--- start Records supplied ---

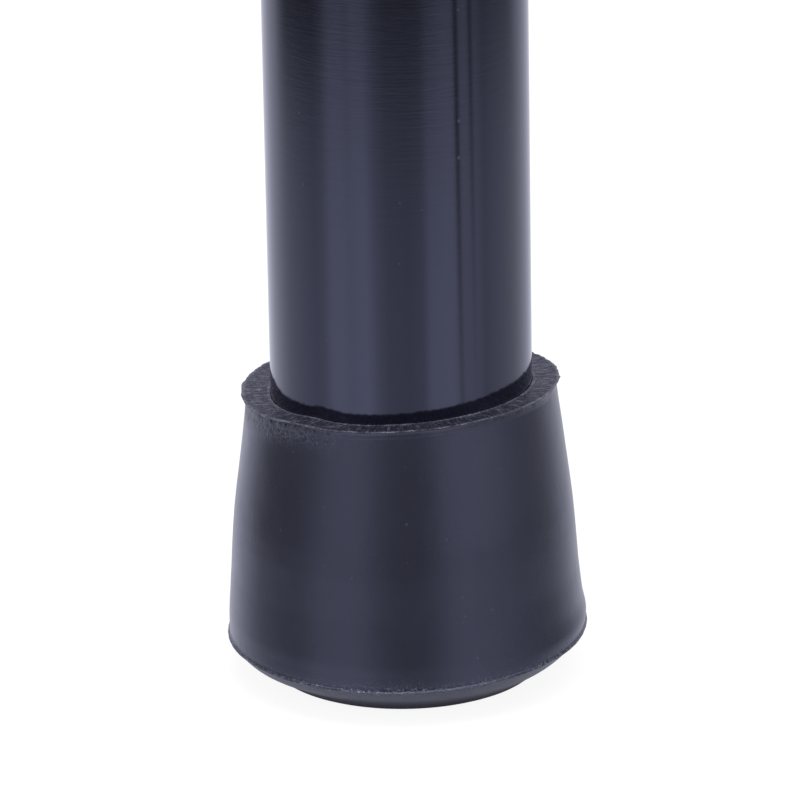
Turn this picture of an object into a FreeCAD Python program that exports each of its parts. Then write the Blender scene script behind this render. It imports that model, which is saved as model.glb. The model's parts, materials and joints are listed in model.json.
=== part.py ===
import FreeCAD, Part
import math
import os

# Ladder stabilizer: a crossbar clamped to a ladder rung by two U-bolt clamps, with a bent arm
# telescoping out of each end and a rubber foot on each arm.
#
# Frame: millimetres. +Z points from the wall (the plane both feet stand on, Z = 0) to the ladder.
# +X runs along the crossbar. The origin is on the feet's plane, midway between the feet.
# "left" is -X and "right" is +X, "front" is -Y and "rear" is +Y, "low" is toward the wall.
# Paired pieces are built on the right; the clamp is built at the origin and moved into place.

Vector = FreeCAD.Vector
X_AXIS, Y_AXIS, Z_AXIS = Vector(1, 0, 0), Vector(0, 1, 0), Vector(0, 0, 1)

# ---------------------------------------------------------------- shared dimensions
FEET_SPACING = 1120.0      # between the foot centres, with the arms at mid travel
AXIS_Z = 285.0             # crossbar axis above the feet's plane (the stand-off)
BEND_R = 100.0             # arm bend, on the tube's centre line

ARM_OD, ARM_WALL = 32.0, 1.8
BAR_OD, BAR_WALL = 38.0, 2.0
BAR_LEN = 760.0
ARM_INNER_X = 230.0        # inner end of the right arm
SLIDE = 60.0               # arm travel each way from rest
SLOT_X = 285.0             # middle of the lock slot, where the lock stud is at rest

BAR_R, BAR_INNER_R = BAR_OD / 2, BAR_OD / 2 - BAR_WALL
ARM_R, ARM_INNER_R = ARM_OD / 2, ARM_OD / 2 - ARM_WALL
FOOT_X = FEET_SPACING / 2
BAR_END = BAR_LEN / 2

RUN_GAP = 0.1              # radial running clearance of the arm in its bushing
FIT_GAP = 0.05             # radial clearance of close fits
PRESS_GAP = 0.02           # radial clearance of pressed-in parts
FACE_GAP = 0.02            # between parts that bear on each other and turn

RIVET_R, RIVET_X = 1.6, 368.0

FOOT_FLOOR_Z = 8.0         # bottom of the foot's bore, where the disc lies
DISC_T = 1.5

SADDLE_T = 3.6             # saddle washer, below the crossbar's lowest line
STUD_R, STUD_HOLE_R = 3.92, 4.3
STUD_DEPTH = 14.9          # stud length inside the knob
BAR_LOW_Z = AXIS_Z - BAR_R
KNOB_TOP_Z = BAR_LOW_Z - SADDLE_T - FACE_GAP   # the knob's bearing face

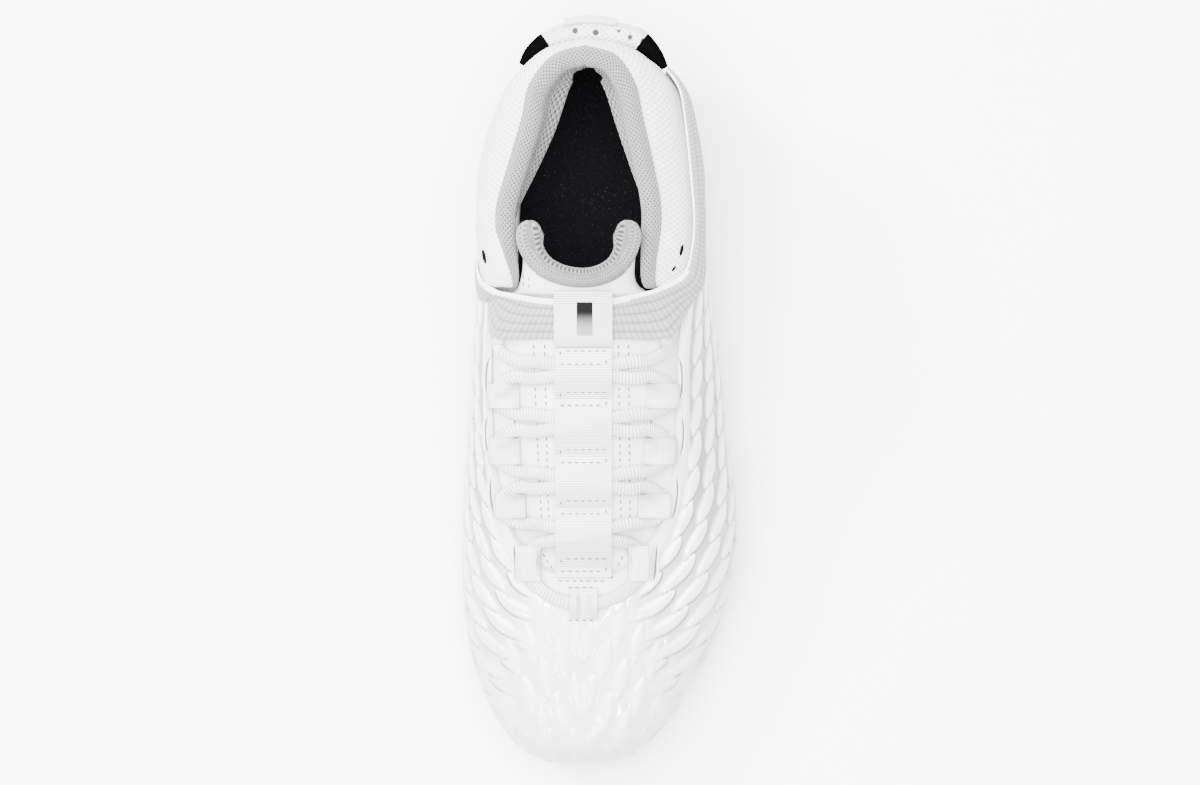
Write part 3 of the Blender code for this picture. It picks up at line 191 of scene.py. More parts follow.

--- end Records supplied ---

Short exercise => All the entries above need to be reproduced exactly.

Task result =>
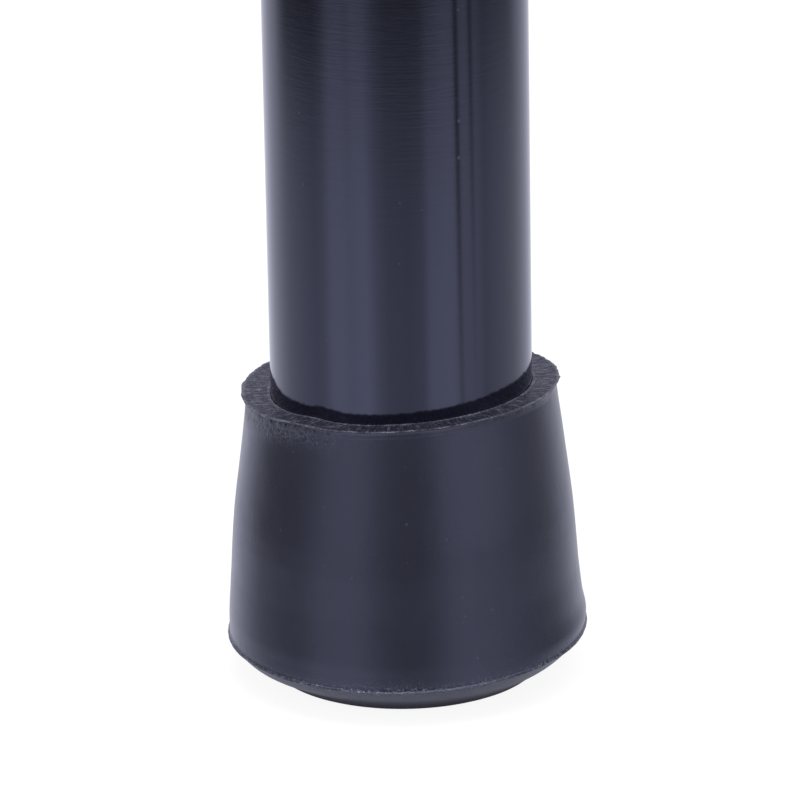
Turn this picture of an object into a FreeCAD Python program that exports each of its parts. Then write the Blender scene script behind this render. It imports that model, which is saved as model.glb. The model's parts, materials and joints are listed in model.json.
=== part.py ===
import FreeCAD, Part
import math
import os

# Ladder stabilizer: a crossbar clamped to a ladder rung by two U-bolt clamps, with a bent arm
# telescoping out of each end and a rubber foot on each arm.
#
# Frame: millimetres. +Z points from the wall (the plane both feet stand on, Z = 0) to the ladder.
# +X runs along the crossbar. The origin is on the feet's plane, midway between the feet.
# "left" is -X and "right" is +X, "front" is -Y and "rear" is +Y, "low" is toward the wall.
# Paired pieces are built on the right; the clamp is built at the origin and moved into place.

Vector = FreeCAD.Vector
X_AXIS, Y_AXIS, Z_AXIS = Vector(1, 0, 0), Vector(0, 1, 0), Vector(0, 0, 1)

# ---------------------------------------------------------------- shared dimensions
FEET_SPACING = 1120.0      # between the foot centres, with the arms at mid travel
AXIS_Z = 285.0             # crossbar axis above the feet's plane (the stand-off)
BEND_R = 100.0             # arm bend, on the tube's centre line

ARM_OD, ARM_WALL = 32.0, 1.8
BAR_OD, BAR_WALL = 38.0, 2.0
BAR_LEN = 760.0
ARM_INNER_X = 230.0        # inner end of the right arm
SLIDE = 60.0               # arm travel each way from rest
SLOT_X = 285.0             # middle of the lock slot, where the lock stud is at rest

BAR_R, BAR_INNER_R = BAR_OD / 2, BAR_OD / 2 - BAR_WALL
ARM_R, ARM_INNER_R = ARM_OD / 2, ARM_OD / 2 - ARM_WALL
FOOT_X = FEET_SPACING / 2
BAR_END = BAR_LEN / 2

RUN_GAP = 0.1              # radial running clearance of the arm in its bushing
FIT_GAP = 0.05             # radial clearance of close fits
PRESS_GAP = 0.02           # radial clearance of pressed-in parts
FACE_GAP = 0.02            # between parts that bear on each other and turn

RIVET_R, RIVET_X = 1.6, 368.0

FOOT_FLOOR_Z = 8.0         # bottom of the foot's bore, where the disc lies
DISC_T = 1.5

SADDLE_T = 3.6             # saddle washer, below the crossbar's lowest line
STUD_R, STUD_HOLE_R = 3.92, 4.3
STUD_DEPTH = 14.9          # stud length inside the knob
BAR_LOW_Z = AXIS_Z - BAR_R
KNOB_TOP_Z = BAR_LOW_Z - SADDLE_T - FACE_GAP   # the knob's bearing face

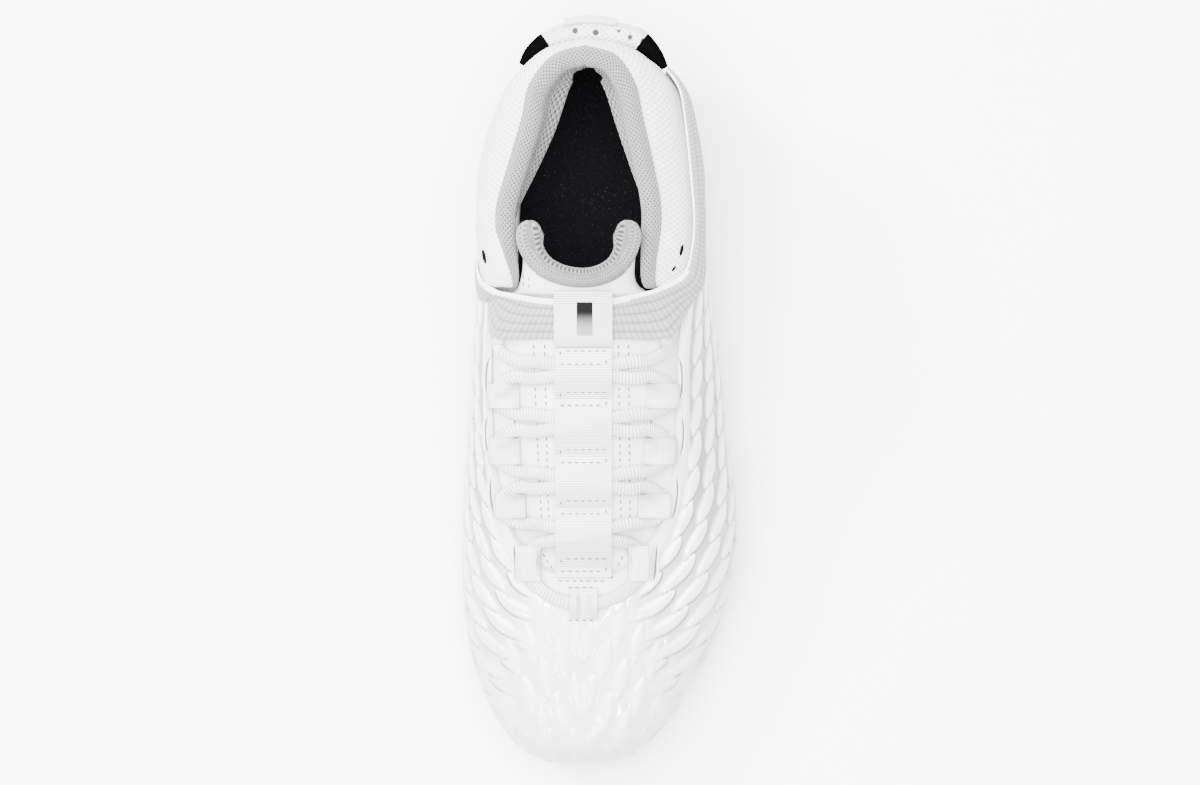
Write part 3 of the Blender code for this picture. It picks up at line 191 of scene.py. More parts follow.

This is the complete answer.